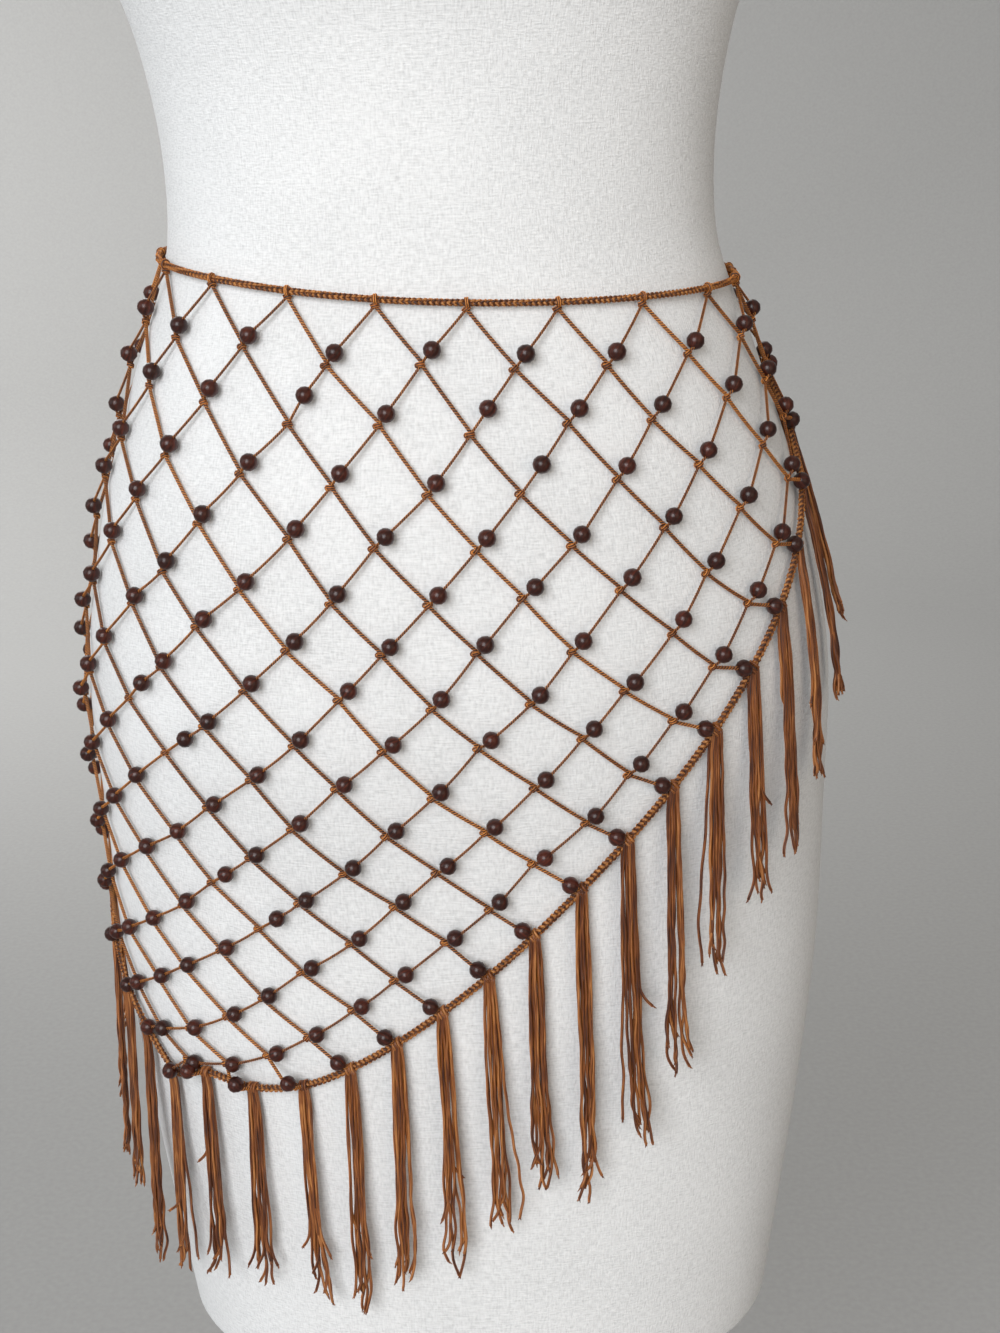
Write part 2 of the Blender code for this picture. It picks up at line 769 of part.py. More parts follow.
def makeTassels(material):
    for number in range(CELLS):
        name = f"tassel_right_{number + 1:02d}"
        line = CELLS - 1 - number
        makeTassel(name, rightHemPlace, line, RIGHT_LENGTHS[number], TASSEL_SWING, material)
    for number in range(CELLS):
        name = f"tassel_left_{number + 1:02d}"
        length = TASSEL_LENGTH + TASSEL_SPREAD * math.sin(2.7 * number)
        makeTassel(name, leftHemPlace, number + 1, length, 0.0, material)


def makeTie(material):
    arc, height = waistCordPlace(CELLS + 0.5)
    clearance = TIE_DEPTH / 2 + TIE_GAP
    centre, _, _, outward = formFrame(arc, height, clearance)
    outward = horizontal(outward)
    right = Vector((0, 0, 1)).cross(outward)
    root = centre - Vector((0, 0, TIE_HEIGHT / 2))
    root += outward * pushOff(root, outward, clearance)
    size = {
        "strands": TIE_STRANDS,
        "pitch": TIE_PITCH,
        "depth": TIE_DEPTH,
        "headHeight": TIE_HEIGHT,
        "headTop": TIE_TOP,
        "tipSpread": TIE_TIP_SPREAD,
        "clearance": clearance,
        "lean": TIE_LEAN,
        "length": TIE_LENGTH,
        "phase": 0.4,
        "steps": TIE_STEPS,
        "slope": 0.0,
        "swing": 0.0,
    }
    bundle("tie_knot", root, right, outward, size, material)


# ---------------------------------------------------------------- dress form and stand

def makeForm(material):
    """The padded, limbless body as one smooth solid from its lower edge to the neck."""
    shape = Shape()
    rings = []
    lowest = FORM_LEVELS[0]
    levels = [(lowest - FORM_EDGE, -FORM_EDGE)] + [(height, 0.0) for height in FORM_LEVELS]
    for height, growth in levels:
        halfWidth = formSection(max(height, lowest))[0]
        points = []
        for side in range(FORM_SIDES):
            angle = 2 * math.pi * side / FORM_SIDES
            point = outlinePoint(angle, max(height, lowest))
            scale = 1 + growth / halfWidth
            points.append(Vector((point.x * scale, point.y * scale, height)))
        rings.append(shape.ring(points))
    for lower, upper in zip(rings, rings[1:]):
        for side in range(FORM_SIDES):
            after = (side + 1) % FORM_SIDES
            shape.faces.append((lower[side], lower[after], upper[after], upper[side]))
    shape.faces.append(tuple(reversed(rings[0])))
    shape.faces.append(tuple(rings[-1]))
    shape.build("dress_form", material, smooth=True)


def turned(name, profile, sides, centre, material):
    """A turned solid: profile rows are radius and height, from the bottom up."""
    shape = Shape()
    rings = []
    for radius, height in profile:
        points = []
        for side in range(sides):
            angle = 2 * math.pi * side / sides
            x = centre[0] + radius * math.cos(angle)
            y = centre[1] + radius * math.sin(angle)
            points.append(Vector((x, y, height)))
        rings.append(shape.ring(points))
    for lower, upper in zip(rings, rings[1:]):
        for side in range(sides):
            after = (side + 1) % sides
            shape.faces.append((lower[side], lower[after], upper[after], upper[side]))
    shape.faces.append(tuple(reversed(rings[0])))
    shape.faces.append(tuple(rings[-1]))
    shape.build(name, material, smooth=True)


def makeStand(wood, metal):
    formBottom = FORM_LEVELS[0] - FORM_EDGE
    neckTop = FORM_LEVELS[-1] + SEAM
    neckCentre = (0.0, FORM_SECTIONS[-1][3])
    capProfile = (
        (0.0500, neckTop),
        (0.0525, neckTop + 0.003),
        (0.0525, neckTop + 0.009),
        (0.0470, neckTop + 0.014),
        (0.0120, neckTop + 0.018),
        (0.0100, neckTop + 0.026),
        (0.0150, neckTop + 0.036),
        (0.0090, neckTop + 0.047),
    )
    turned("neck_cap", capProfile, CAP_SIDES, neckCentre, wood)
    poleProfile = (
        (POLE_RADIUS, BASE_TOP + SEAM),
        (POLE_RADIUS, formBottom - 0.030),
        (COLLAR_RADIUS, formBottom - 0.024),
        (COLLAR_RADIUS, formBottom - SEAM),
    )
    turned("pole", poleProfile, POLE_SIDES, (0.0, 0.0), metal)
    baseProfile = (
        (BASE_RADIUS, 0.0),
        (BASE_RADIUS, 0.005),
        (BASE_RADIUS - 0.004, 0.008),
        (0.050, 0.010),
        (0.030, BASE_TOP),
    )
    turned("stand_base", baseProfile, BASE_SIDES, (0.0, 0.0), metal)


# ---------------------------------------------------------------- the whole part

def main():
    for item in list(bpy.data.objects):
        bpy.data.objects.remove(item)
    cordBrown = makeMaterial("cord", (0.30, 0.13, 0.045), 0.6)
    netBrown = makeMaterial("beaded_net", (0.16, 0.065, 0.028), 0.5)
    linen = makeMaterial("form_cover", (0.80, 0.78, 0.73), 0.9)
    wood = makeMaterial("stand_wood", (0.45, 0.28, 0.15), 0.5)
    metal = makeMaterial("stand_metal", (0.55, 0.55, 0.56), 0.35, 1.0)
    makeForm(linen)
    makeStand(wood, metal)
    makeNet(netBrown)
    makeWaistCord(cordBrown)
    makeHemCords(cordBrown)
    makeTie(cordBrown)
    makeTassels(cordBrown)


main()
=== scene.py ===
import math
import random

import bpy
import numpy as np
from mathutils import Matrix, Vector


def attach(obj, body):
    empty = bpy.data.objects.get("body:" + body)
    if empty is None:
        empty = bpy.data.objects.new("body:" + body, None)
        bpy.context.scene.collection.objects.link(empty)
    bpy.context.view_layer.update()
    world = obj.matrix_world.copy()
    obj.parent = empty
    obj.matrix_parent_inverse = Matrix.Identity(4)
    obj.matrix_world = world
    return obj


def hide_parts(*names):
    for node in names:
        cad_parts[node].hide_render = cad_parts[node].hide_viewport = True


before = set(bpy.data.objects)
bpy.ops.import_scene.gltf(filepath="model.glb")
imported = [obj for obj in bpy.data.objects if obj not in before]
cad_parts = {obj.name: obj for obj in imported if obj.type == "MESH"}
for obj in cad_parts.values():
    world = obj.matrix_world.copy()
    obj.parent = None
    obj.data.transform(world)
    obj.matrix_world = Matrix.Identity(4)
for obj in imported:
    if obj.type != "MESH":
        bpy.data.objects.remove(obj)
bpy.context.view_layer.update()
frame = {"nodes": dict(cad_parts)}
print("frame loaded")


# selecting and finishing pieces

def deselectAll():
    bpy.ops.object.select_all(action="DESELECT")


def makeActive(piece):
    deselectAll()
    piece.select_set(True)
    bpy.context.view_layer.objects.active = piece


def selectWhere(piece, test):
    # selects the vertices that pass the test, and what lies wholly between them
    chosen = [test(vertex.co) for vertex in piece.data.vertices]
    for vertex in piece.data.vertices:
        vertex.select = chosen[vertex.index]
    for group in (piece.data.edges, piece.data.polygons):
        for item in group:
            item.select = all(chosen[index] for index in item.vertices)


def startEdit(mode="VERT"):
    kinds = ("VERT", "EDGE", "FACE")
    bpy.context.tool_settings.mesh_select_mode = [kind == mode for kind in kinds]
    bpy.ops.object.mode_set(mode="EDIT")


def endEdit():
    bpy.ops.object.mode_set(mode="OBJECT")


def fixNormals(piece):
    makeActive(piece)
    startEdit()
    bpy.ops.mesh.select_all(action="SELECT")
    bpy.ops.mesh.normals_make_consistent(inside=False)
    endEdit()


def makeObject(name, mesh):
    piece = bpy.data.objects.new(name, mesh)
    bpy.context.scene.collection.objects.link(piece)
    return piece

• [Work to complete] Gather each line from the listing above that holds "before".

• [Written response]
before = set(bpy.data.objects)
imported = [obj for obj in bpy.data.objects if obj not in before]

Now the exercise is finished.